The school story, too, is always popular and the girls’ school story classic remains to be written. We have nothing to set against Tom Brown’s Schooldays or even The Fifth Form at St Dominic’s ! In this connection I should like to point out that the new Grammar School milieu , created by the recent Education Act, is an unexplored ( or only partially explored) field, full of rich material. Most of the existing school stories have as their setting the old public or private school, and there should be a large public for schools dealing with what is sometimes called the ‘ new education’ and the home life of the young scholars who benefit—or fail to benefit—by it…

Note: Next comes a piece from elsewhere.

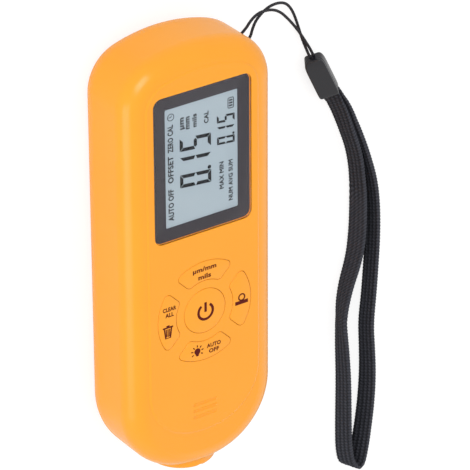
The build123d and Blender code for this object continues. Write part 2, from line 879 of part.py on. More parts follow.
def board_screws():
    """Four small screws that hold the circuit board on the front cover's posts."""
    screws = None
    for x, y in board_screw_places():
        head_bottom = board_bottom - board_screw_head_height
        head = rod_z(board_screw_head, x, y, head_bottom, board_bottom)
        head = fillet(head.edges().group_by(Axis.Z)[0], board_screw_head_round)
        long = board_slot_length / 2
        narrow = board_slot_width / 2
        z1 = head_bottom + board_slot_depth
        slot = block(x - narrow, x + narrow, y - long, y + long, head_bottom - cut_past, z1)
        screw = head + rod_z(board_screw_radius, x, y, board_bottom, board_screw_top) - slot
        screws = screw if screws is None else screws + screw
    return screws


def probe_nose():
    """The nose: a collar with a notched rim, ears behind the end wall and a guide bore."""
    ear_front = nose_ear_front()
    ear_back = ear_front + nose_ear_thickness
    nose = rod_y(nose_radius, nose_end, ear_back, 0, parting_height)
    nose = fillet(nose.edges().sort_by(Axis.Y)[0], nose_edge_round)
    half = nose_ear_height / 2
    nose = nose + block(
        -nose_ear_reach, nose_ear_reach, ear_front, ear_back, parting_height - half, parting_height + half,
    )
    keep = housing_block(wall + nose_gap) + rod_y(nose_radius, nose_end, ear_back, 0, parting_height)
    nose = nose & keep
    nose = nose + rod_y(barrel_radius, ear_front, barrel_end, 0, parting_height)
    nose = nose - rod_y(nose_mouth_radius, nose_end - cut_past, nose_end + nose_mouth_depth, 0, parting_height)
    nose = nose - rod_y(sleeve_radius + guide_gap, nose_end - cut_past, barrel_end + cut_past, 0, parting_height)
    notch = make_face(Polyline(
        (-nose_notch_width / 2, nose_end),
        (nose_notch_width / 2, nose_end),
        (0, nose_end + nose_notch_depth),
        close=True,
    ))
    return nose - Pos(0, 0, parting_height - body_thickness) * extrude(notch, amount=2 * body_thickness)


def probe_sleeve():
    """The steel sleeve that slides in the nose and carries the coil."""
    tip = tip_end + sleeve_tip_setback
    tube = rod_y(sleeve_radius, tip, sleeve_end, 0, parting_height)
    tube = chamfer(tube.edges().sort_by(Axis.Y)[0], sleeve_tip_chamfer)
    tube = tube - rod_y(sleeve_radius - sleeve_wall, tip - cut_past, sleeve_end + cut_past, 0, parting_height)
    groove_start = barrel_end + clip_play
    groove_end = groove_start + clip_thickness
    groove = rod_y(sleeve_radius + cut_past, groove_start, groove_end, 0, parting_height)
    groove = groove - rod_y(sleeve_radius - clip_groove, barrel_end, groove_end, 0, parting_height)
    return tube - groove


def probe_clip():
    """The spring clip in the sleeve's groove, which stops it against the nose."""
    y0 = barrel_end + clip_play
    y1 = y0 + clip_thickness
    ring = rod_y(clip_radius, y0, y1, 0, parting_height)
    ring = ring - rod_y(sleeve_radius - clip_groove, y0 - cut_past, y1 + cut_past, 0, parting_height)
    half = clip_opening / 2
    return ring - block(-half, half, y0 - cut_past, y1 + cut_past, 0, parting_height - pin_radius)


def spool_start():
    """Front face of the coil's spool."""
    return tip_end + sleeve_tip_setback + spool_setback


def probe_spool():
    """The plastic spool inside the sleeve."""
    y0 = spool_start()
    y1 = spool_end
    flange = sleeve_radius - sleeve_wall - press_play
    spool = rod_y(spool_tube, y0, y1, 0, parting_height)
    spool = spool + rod_y(flange, y0, y0 + spool_flange, 0, parting_height)
    spool = spool + rod_y(flange, y1 - spool_flange, y1, 0, parting_height)
    return spool - rod_y(pin_radius + press_play, y0 - cut_past, y1 + cut_past, 0, parting_height)


def probe_coil():
    """The copper winding on the spool."""
    y0 = spool_start() + spool_flange + press_play
    y1 = spool_end - spool_flange - press_play
    coil = rod_y(coil_radius, y0, y1, 0, parting_height)
    return coil - rod_y(spool_tube + press_play, y0 - cut_past, y1 + cut_past, 0, parting_height)


def probe_pin():
    """The hard measuring pin with its round tip."""
    pin = rod_y(pin_radius, tip_end + pin_radius, pin_end, 0, parting_height)
    return pin + Pos(0, tip_end + pin_radius, parting_height) * Sphere(pin_radius)


def probe_spring():
    """The coil spring between the sleeve's clip and the wall in the rear cover."""
    wire = probe_spring_wire
    y0 = barrel_end + clip_play + clip_thickness + wire + spring_end_play
    y1 = spring_wall_y - wire - spring_end_play
    radius = sleeve_radius + probe_spring_gap + wire
    coil = spring_wire(wire, radius, radius, y1 - y0, probe_spring_turns)
    return Pos(0, y0, parting_height) * Rot(-90, 0, 0) * coil


# The string's route through the air and up to the eyelet, chosen by hand.
# The first half runs from the clamp to the post, the second half back to the clamp.
string_in = [
    (53.8, 39.1, 3.2),
    (52.8, 42.2, 2.3),
    (51.3, 45.1, 1.7),
    (49.1, 48.6, 1.9),
    (46.2, 52.3, 2.8),
    (43.0, 55.8, 4.2),
    (39.8, 58.9, 5.8),
    (36.1, 61.4, 7.6),
    (32.2, 62.9, 9.4),
    (28.6, 63.6, 10.9),
    (25.4, 62.9, 12.1),
]
string_out = [
    (25.8, 60.1, 12.1),
    (27.6, 61.6, 11.1),
    (29.8, 62.2, 9.9),
    (32.6, 62.5, 8.3),
    (36.3, 62.3, 6.4),
    (40.4, 61.2, 4.4),
    (43.7, 59.5, 2.9),
    (46.3, 56.7, 1.7),
    (48.2, 53.3, 0.9),
    (49.6, 49.7, 0.5),
    (50.8, 45.8, 0.6),
    (51.8, 42.2, 1.6),
    (52.6, 38.6, 3.2),
]

# The webbing's loop, standing on its edge, chosen by hand.
webbing_route = [
    (57.1, 29.0),
    (60.7, 23.4),
    (64.6, 14.6),
    (67.9, 5.9),
    (69.2, -4.2),
    (68.8, -12.0),
    (67.8, -21.5),
    (66.8, -29.3),
    (64.9, -38.0),
    (63.5, -46.5),
    (63.8, -56.3),
    (64.3, -68.0),
    (64.3, -80.0),
    (64.5, -88.0),
    (65.2, -93.5),
    (66.3, -98.6),
    (69.5, -99.9),
    (70.7, -95.2),
    (71.9, -88.5),
    (73.1, -79.0),
    (73.6, -69.0),
    (73.2, -60.0),
    (72.7, -52.0),
    (73.6, -43.0),
    (74.2, -34.0),
    (74.8, -22.0),
    (74.5, -11.0),
    (73.2, -2.5),
    (70.5, 6.0),
    (66.9, 14.9),
    (62.8, 23.7),
    (58.5, 29.7),
]


def corner_radii(points):
    """Each corner's radius: 0.45 of the shorter run over the tangent of half the turn."""
    radii = []
    for before, here, after in zip(points, points[1:], points[2:]):
        run_in = here - before
        run_out = after - here
        turn = radians(run_in.get_angle(run_out))
        radii.append(0.45 * min(run_in.length, run_out.length) / tan(turn / 2))
    return radii


def string_points():
    """The string's whole route: in from the clamp, round the post, and out again."""
    centre = eyelet_post_centre()
    angle = radians(eyelet_angle)
    outward = Vector(cos(angle), sin(angle), 0)
    across = Vector(-sin(angle), cos(angle), 0)
    reach = eyelet_post_radius + string_radius + string_gap
    mouth = eyelet_post_depth + string_mouth_reach
    first = [Vector(*p) for p in string_in]
    last = [Vector(*p) for p in string_out]
    loop = [
        centre + across * reach + outward * mouth,
        centre + across * reach - outward * reach,
        centre - across * reach - outward * reach,
        centre - across * reach + outward * mouth,
    ]
    return first + loop + last


def lanyard_string():
    """The thin string: one loop from the clamp round the eyelet's post and back."""
    points = string_points()
    radii = corner_radii(points)
    path = FilletPolyline(*points, radius=radii)
    section = Plane(origin=path @ 0, z_dir=path % 0) * Circle(string_radius)
    tube = sweep(section, path=path)
    report_cord("string", points, radii, path, tube.volume, pi * string_radius ** 2)
    return tube


def lanyard_webbing():
    """The flat wrist loop, standing on its edge."""
    points = [Vector(x, y, webbing_width / 2) for x, y in webbing_route]
    radii = corner_radii(points)
    path = FilletPolyline(*points, radius=radii)
    start = Plane(origin=path @ 0, z_dir=path % 0, x_dir=(0, 0, 1))
    band = sweep(start * Rectangle(webbing_width, webbing_thickness), path=path)
    report_cord("webbing", points, radii, path, band.volume, webbing_width * webbing_thickness)
    return band


def report_cord(name, points, radii, path, volume, section_area):
    """Prints a cord's runs, radii and length, and how its volume compares."""
    runs = [round((b - a).length, 1) for a, b in zip(points, points[1:])]
    print(name, "runs", runs)
    print(name, "radii", [round(r, 1) for r in radii])
    print(name, "length", round(path.length, 1), "volume share", round(volume / section_area / path.length, 4))


def lanyard_clamp():
    """The plastic clamp that joins the string to the webbing, rolled on one edge."""
    top = Vector(*clamp_string_end)
    foot = Vector(*clamp_webbing_end)
    along = (foot - top).normalized()
    centre = (top + foot) * 0.5
    shape = Box(clamp_width, clamp_length, clamp_thickness)
    shape = fillet(shape.edges().filter_by(Axis.Y), clamp_long_round)
    shape = fillet(shape.edges().group_by(Axis.Y)[0], clamp_end_round)
    shape = fillet(shape.edges().group_by(Axis.Y)[-1], clamp_end_round)
    turn = degrees(atan2(along.Y, along.X)) + 90
    shape = Rot(0, 0, turn) * Rot(0, -clamp_roll, 0) * shape
    lift = -shape.bounding_box().min.Z
    return Pos(centre.X, centre.Y, lift) * shape


def main():
    os.makedirs("parts", exist_ok=True)
    shell = housing_shell()
    nodes = {
        "front_cover": front_cover(shell),
        "rear_cover": rear_cover(shell),
        "battery_door": battery_door(),
        "display_window": display_window(),
        "window_tape": window_tape(),
        "screen": screen(),
        "light_guide": light_guide(),
        "back_lights": back_lights(),
        "rubber_connector": rubber_connector(),
        "screen_bezel": screen_bezel(),
        "circuit_board": circuit_board(),
        "main_chip": main_chip(),
        "crystal_can": crystal_can(),
        "sounder": sounder(),
        "switch_domes": switch_domes(),
        "key_power": power_key(),
        "key_units": ring_key(0),
        "key_clear": ring_key(90),
        "key_light": ring_key(180),
        "key_zero": ring_key(270),
        "battery_left": battery(-1),
        "battery_right": battery(1),
        "contact_bridge": contact_plate(-bay_half + contact_side_gap, bay_half - contact_side_gap, bay_lower_end),
        "contact_positive": contact_plate(
            -cell_x - contact_width / 2, -cell_x + contact_width / 2, bay_upper_end - contact_thickness,
        ),
        "contact_negative": contact_plate(
            cell_x - contact_width / 2, cell_x + contact_width / 2, bay_upper_end - contact_thickness,
        ),
        "contact_spring_left": contact_spring(
            -cell_x, bay_lower_end + contact_thickness, bay_lower_end + contact_thickness + spring_room,
        ),
        "contact_spring_right": contact_spring(
            cell_x, bay_upper_end - contact_thickness, bay_upper_end - contact_thickness - spring_room,
        ),
        "case_screws": case_screws(),
        "board_screws": board_screws(),
        "probe_nose": probe_nose(),
        "probe_sleeve": probe_sleeve(),
        "probe_clip": probe_clip(),
        "probe_spool": probe_spool(),
        "probe_coil": probe_coil(),
        "probe_pin": probe_pin(),
        "probe_spring": probe_spring(),
        "lanyard_string": lanyard_string(),
        "lanyard_webbing": lanyard_webbing(),
        "lanyard_clamp": lanyard_clamp(),
    }
    for name, shape in nodes.items():
        export_step(shape, f"parts/{name}.step")


main()
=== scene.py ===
# %% [markdown]
# # A coating thickness gauge, dressed for its photograph
# The gauge's solids come packed from the CAD model, each one a named node in metres.
# This lesson gives every one of them a finish, adds what solids are poor at (printed
# words, display figures, soft skins, a knitted wrist strap, clear plastic), and lights
# the result. One rule runs through it: every new shape is worked out with numpy in the
# frame of the CAD model, so nothing has to be fitted by hand afterwards.

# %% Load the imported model
import math

import bmesh
import bpy
import numpy as np
from mathutils import Matrix, Vector


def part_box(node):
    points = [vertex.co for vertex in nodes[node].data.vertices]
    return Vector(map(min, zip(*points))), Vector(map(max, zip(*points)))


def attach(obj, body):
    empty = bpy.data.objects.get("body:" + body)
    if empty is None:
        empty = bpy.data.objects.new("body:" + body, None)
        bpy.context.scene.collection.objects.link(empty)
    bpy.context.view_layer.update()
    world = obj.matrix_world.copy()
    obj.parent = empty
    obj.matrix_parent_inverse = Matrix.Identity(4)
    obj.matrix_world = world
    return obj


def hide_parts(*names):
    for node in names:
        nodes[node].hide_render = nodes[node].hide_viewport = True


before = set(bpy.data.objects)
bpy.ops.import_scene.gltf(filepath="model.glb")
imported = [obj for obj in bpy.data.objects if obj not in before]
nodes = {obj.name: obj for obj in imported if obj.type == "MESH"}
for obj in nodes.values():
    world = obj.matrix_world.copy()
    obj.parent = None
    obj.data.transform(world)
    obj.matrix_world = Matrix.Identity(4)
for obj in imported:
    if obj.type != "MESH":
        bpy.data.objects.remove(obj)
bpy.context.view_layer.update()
mm = 0.001

# %% [markdown]
# ## The camera
# The picture was taken from the gauge's upper left, well above it, with a long lens: the
# far edges are hardly smaller than the near ones. A camera can be set by eye, but a
# direction, a distance and a roll say it exactly. The direction is two angles, the
# distance follows from how much the body's edges draw together, and a small roll is the
# last tenth of a degree.

# %% Camera
view_side_angle = math.radians(34.56)
view_end_angle = math.radians(28.26)
view_roll = math.radians(-0.30)
camera_distance = 1.062
camera_aim = Vector((0.0, 0.033075, 0.0256))
aim_right_of_centre = 0.008617
aim_above_centre = -0.02054
lens_length = 299.2
sensor_width = 36.0

toward_camera = Vector((
    -math.sin(view_side_angle) * math.cos(view_end_angle),
    math.sin(view_end_angle),
    math.cos(view_side_angle) * math.cos(view_end_angle),
))
level_right = Vector((math.cos(view_side_angle), 0.0, math.sin(view_side_angle)))
level_up = toward_camera.cross(level_right)
camera_right = math.cos(view_roll) * level_right + math.sin(view_roll) * level_up
camera_up = math.cos(view_roll) * level_up - math.sin(view_roll) * level_right
camera_place = (
    camera_aim
    + toward_camera * camera_distance
    + camera_right * aim_right_of_centre
    + camera_up * aim_above_centre
)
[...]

…I don’t think there is any hard line of demarcation between writing for children and writing for adults (except, of course, in the case of very tiny children). A child and an adult dwell side by side in most of us. The normal child has a keener insight into the adult world than we realise, and the normal adult is nearer his childhood than he would admit. So that, if I were asked to give advice to a writer of children’s stories, I should say: find some theme that satisfies both the child and the adult in you, focus the child’s eye on it, then—go ahead and enjoy yourself .

Richmal Crompton was born in 1890. From 1922, when the first William book appeared, until 1952, when this article was published, she wrote 28 William books. Another 11 appeared between 1952 and 1970. In addition, Crompton published 41 novels for adults and 9 collections of short stories. She died in 1969.